Given problem>
Extract each line of the records below that contains the word "scene".

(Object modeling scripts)
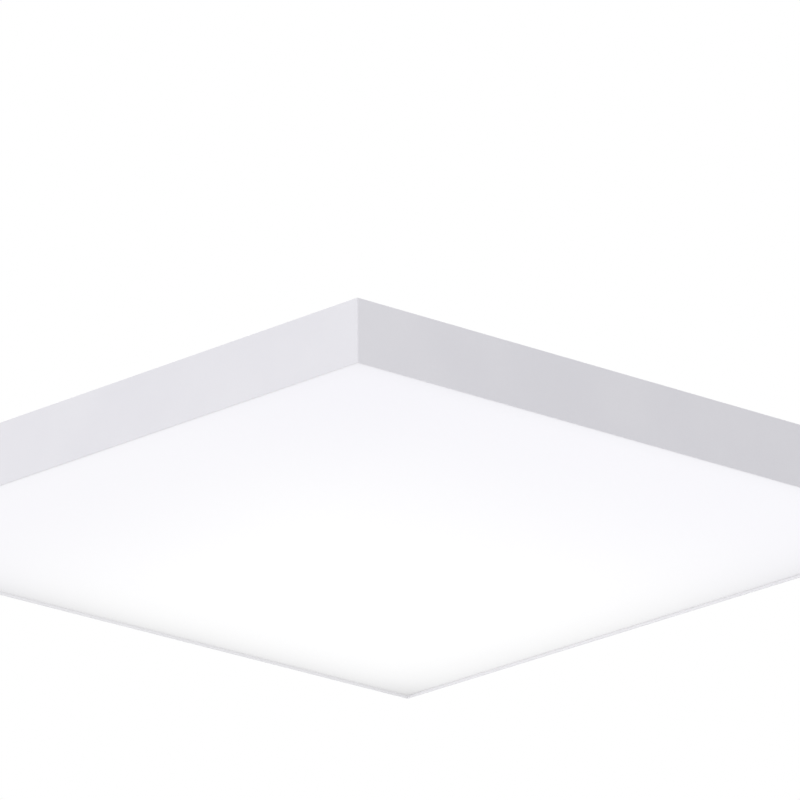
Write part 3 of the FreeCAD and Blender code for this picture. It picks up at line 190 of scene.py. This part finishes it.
class Finish(NodeTree):
    # one material: its Principled shader, and the patterns that feed it
    def __init__(self, name, **values):
        self.material = bpy.data.materials.new(name)
        self.material.use_nodes = True
        super().__init__(self.material.node_tree)
        self.shader = self.node("ShaderNodeBsdfPrincipled", {}, {})
        self.surface = self.node("ShaderNodeOutputMaterial", {}, {"Surface": self.shader})
        self.place = self.node("ShaderNodeTexCoord", {}, {}, "Object")
        self.x = self.node("ShaderNodeSeparateXYZ", {}, {"Vector": self.place}, "X")
        self.y = self.x.outlet("Y")
        self.z = self.x.outlet("Z")
        self.set(**values)

    def set(self, **values):
        for socket, value in values.items():
            self.put(self.shader.node.inputs[socket.replace("_", " ")], value)

    def noise(self, size, detail=2.0, roughness=0.5, stretch=None, place=None):
        # size is the width of one blotch in metres
        where = place or self.place
        if stretch:
            where = self.node("ShaderNodeVectorMath", {"operation": "MULTIPLY"}, {0: where, 1: stretch})
        sockets = {"Vector": where, "Scale": 1.0 / size, "Detail": detail, "Roughness": roughness}
        return self.node("ShaderNodeTexNoise", {}, sockets)

    def patches(self, size, cover, detail=2.0, roughness=0.5, stretch=None):
        # soft patches; cover is the level of noise where one starts and the level where it is full
        return self.noise(size, detail, roughness, stretch).rise(*cover)

    def cells(self, size):
        # each cell has a colour of its own
        sockets = {"Vector": self.place, "Scale": 1.0 / size}
        return self.node("ShaderNodeTexVoronoi", {"feature": "F1"}, sockets, "Color")

    def bump(self, height, depth):
        # depth is the height of the relief in metres
        return self.node("ShaderNodeBump", {}, {"Height": height, "Distance": depth})


def coat(finish, *names):
    # gives the named CAD pieces this finish all over
    for name in names:
        mesh = nodes[name].data
        mesh.materials.clear()
        mesh.materials.append(finish.material)


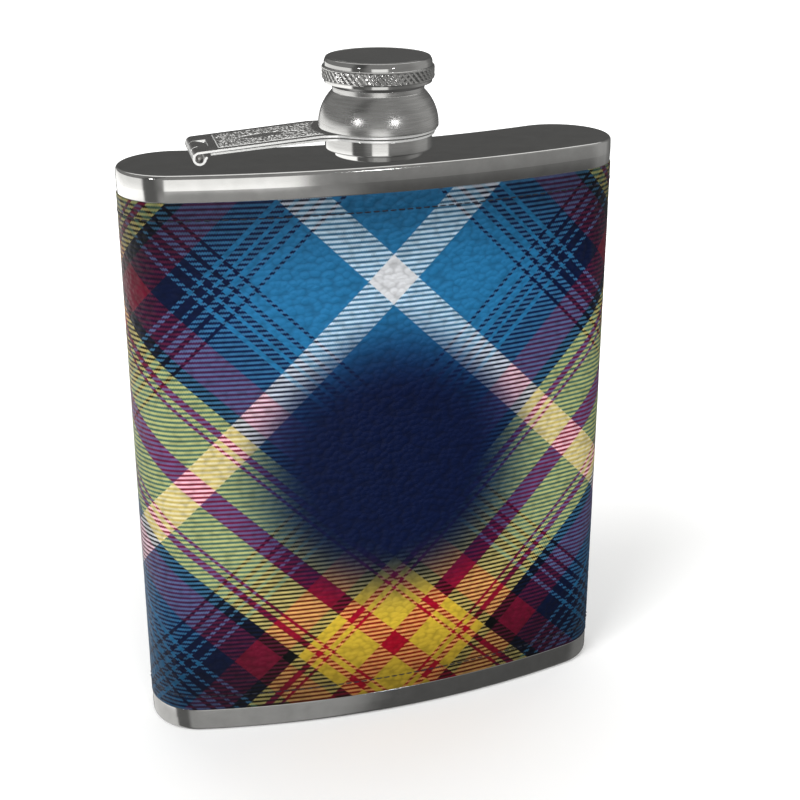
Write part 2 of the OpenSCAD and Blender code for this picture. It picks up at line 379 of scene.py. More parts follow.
# Step of the twill, half of the sett's length, and where the white bands cross: s along the face, and z
TWILL = 0.3315
SETT_END = 54.4
PIVOT_S, PIVOT_Z = -0.78, 92.7
INK = {
    "white": shown(226, 228, 232),
    "blue": shown(41, 119, 171),
    "navy": shown(6, 26, 62),
    "black": shown(4, 6, 14),
    "crimson": shown(124, 20, 53),
    "yellow": shown(232, 196, 62),
    "red": shown(185, 10, 44),
}
# How far the hues of two crossing threads run together
HUE_BLEND = 0.7
# Colour of each band of the sett, and where it ends; the sett turns back at both ends
SETT = [
    ("white", 3.3), ("blue", 17.45), ("navy", 18.1), ("blue", 20.06), ("navy", 20.84),
    ("blue", 22.2), ("navy", 23.4), ("blue", 24.1), ("navy", 25.9), ("blue", 26.7),
    ("navy", 31.3), ("crimson", 37.9), ("black", 40.2), ("yellow", 42.6), ("red", 43.8),
    ("yellow", 44.9), ("red", 45.6), ("yellow", 52.2), ("red", SETT_END),
]
# The soft dark panel: its middle along both threads, the radii where its fade starts and ends, and the half
# width of its fade over the white bands
SHADE_AT = 26.7
SHADE_CORE, SHADE_EDGE = 15.0, 35.0
SHADE_FADE = 3.3
SHADE_INK = shown(9, 25, 60)
# Painted shade on the print towards the faces' edges, where the light falls off: its reach along and up the
# face, its middle height, where it starts as a share of its reach, and how dark it gets
EDGE_SHADE_S, EDGE_SHADE_Z, EDGE_SHADE_Z0 = 70.0, 54.0, 58.5
EDGE_SHADE_START, EDGE_SHADE_DEPTH = 0.6, 0.65
DISPLAY_GAMMA = 2.2
DARKEST = (0.004, 0.004, 0.004, 1)


def sett_stops():
    stops, start = [], 0.0
    for ink, end in SETT:
        stops.append((start / SETT_END, INK[ink]))
        start = end
    return stops


def tartan(nodes, s, z):
    """A twilled tartan set on the diagonal, with a soft dark panel at the front's middle."""
    across = nodes.math("SUBTRACT", s, PIVOT_S)
    down = nodes.math("SUBTRACT", PIVOT_Z, z)
    root = math.sqrt(0.5)
    u = nodes.math("MULTIPLY", nodes.math("ADD", down, across), root)
    v = nodes.math("MULTIPLY", nodes.math("SUBTRACT", down, across), root)
    threads, steps = [], []
    for along in (u, v):
        folded = nodes.math("PINGPONG", along, SETT_END)
        threads.append(nodes.ramp(nodes.math("DIVIDE", folded, SETT_END), sett_stops(), "CONSTANT"))
        steps.append(nodes.math("FLOOR", nodes.math("DIVIDE", along, TWILL)))
    # Two over, two under, one step on at each thread
    step = nodes.math("FLOORED_MODULO", nodes.math("ADD", *steps), 4.0)
    over = nodes.math("LESS_THAN", step, 1.5)
    cloth = crossed(nodes, over, *threads)
    printed = to_linear(nodes, nodes.mix(panel_shade(nodes, u, v), cloth, SHADE_INK))
    # The printed colour, times the painted shade towards the faces' edges
    return nodes.mix(1.0, printed, painted_edge_shade(nodes, s, z), "MULTIPLY")


def crossed(nodes, over, warp, weft):
    """The upper thread's lightness, with its hue partly shared with the thread it crosses."""
    own = nodes.mix(over, warp, weft)
    both = nodes.mix(0.5, warp, weft)
    light_own, light_both = (nodes.add("RGBToBW", {0: colour}).outputs[0] for colour in (own, both))
    lighter = nodes.math("SUBTRACT", light_own, light_both)
    shared = nodes.mix(1.0, both, nodes.grey(lighter), "ADD")
    return nodes.mix(HUE_BLEND, own, shared)


def panel_shade(nodes, u, v):
    """1 in the dark panel and 0 outside it; it stops within the white bands."""
    squares = [
        nodes.math("POWER", nodes.math("ABSOLUTE", nodes.math("SUBTRACT", along, SHADE_AT)), 2.0)
        for along in (u, v)
    ]
    off = nodes.math("SQRT", nodes.math("ADD", *squares))
    shade = nodes.math("SUBTRACT", 1.0, nodes.smooth(off, SHADE_CORE, SHADE_EDGE))
    for along in (u, v):
        shade = nodes.math("MULTIPLY", shade, nodes.smooth(along, -SHADE_FADE, SHADE_FADE))
    return shade


def to_linear(nodes, colour):
    lifted = nodes.mix(1.0, colour, DARKEST, "LIGHTEN")
    return nodes.add("Gamma", {0: lifted, 1: DISPLAY_GAMMA}).outputs[0]


def painted_edge_shade(nodes, s, z):
    """Painted shade: the print is darkened softly towards the edges of each face, where the light falls off.
    """
    off = nodes.math("ABSOLUTE", s)
    off = nodes.math("MINIMUM", off, nodes.math("SUBTRACT", ROUND_L / 2, off))
    away = nodes.math("ABSOLUTE", nodes.math("SUBTRACT", z, EDGE_SHADE_Z0))
    cubes = [
        nodes.math("POWER", nodes.math("DIVIDE", value, reach_of), 3.0)
        for value, reach_of in ((off, EDGE_SHADE_S), (away, EDGE_SHADE_Z))
    ]
    outer = nodes.math("POWER", nodes.math("ADD", *cubes), 1 / 3)
    dark = nodes.math("MULTIPLY", nodes.smooth(outer, EDGE_SHADE_START, 1.0), EDGE_SHADE_DEPTH)
    return nodes.grey(nodes.math("SUBTRACT", 1.0, dark))


# The leather's grain: cells of about 1.4 mm, drawn out sideways and pushed about by up to DRIFT metres
CELL_SCALE, CELL_SQUASH = 720.0, 1.35
DRIFT_SCALE, DRIFT = 420.0, 9e-4
# Painted shade in the grain's valleys: where it starts and where it is full, in distance from a cell's
# middle, and its tone
VALLEY_SHADE_FROM, VALLEY_SHADE_TO = 0.4, 0.85
VALLEY_SHADE_TONE = (0.74, 0.74, 0.74, 1)
# Tone of the random clouds in the print
CLOUD_TONE = (0.93, 0.93, 0.93, 1)
CELL_DEPTH, PORE_DEPTH = 2.2e-4, 1.2e-5
PORE_SCALE, WEAR_SCALE, PRINT_CLOUD_SCALE = 3000.0, 45.0, 160.0
LEATHER_ROUGH = (0.42, 0.56)


def leather_cells(nodes, place_in):
    """Distance from the middle of each cell of the leather's grain."""
    drift = nodes.add("TexNoise", {"Vector": place_in, "Scale": DRIFT_SCALE, "Detail": 2.0}).outputs["Color"]
    drift = stretched(nodes, drift, DRIFT, DRIFT, DRIFT)
    moved = nodes.add("VectorMath", {0: stretched(nodes, place_in, 1, 1, CELL_SQUASH), 1: drift}).outputs[0]
    return nodes.add("TexVoronoi", {"Vector": moved, "Scale": CELL_SCALE}, feature="F1").outputs["Distance"]


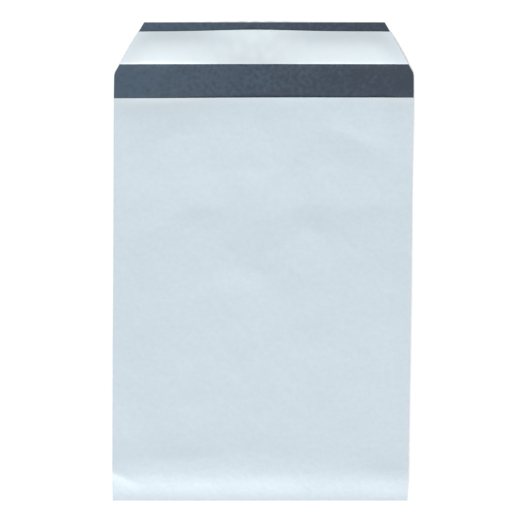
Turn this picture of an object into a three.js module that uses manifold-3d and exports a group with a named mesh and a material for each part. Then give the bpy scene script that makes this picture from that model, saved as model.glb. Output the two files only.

Answer to this problem>
Write part 3 of the FreeCAD and Blender code for this picture. It picks up at line 190 of scene.py. This part finishes it.
Write part 2 of the OpenSCAD and Blender code for this picture. It picks up at line 379 of scene.py. More parts follow.
Turn this picture of an object into a three.js module that uses manifold-3d and exports a group with a named mesh and a material for each part. Then give the bpy scene script that makes this picture from that model, saved as model.glb. Output the two files only.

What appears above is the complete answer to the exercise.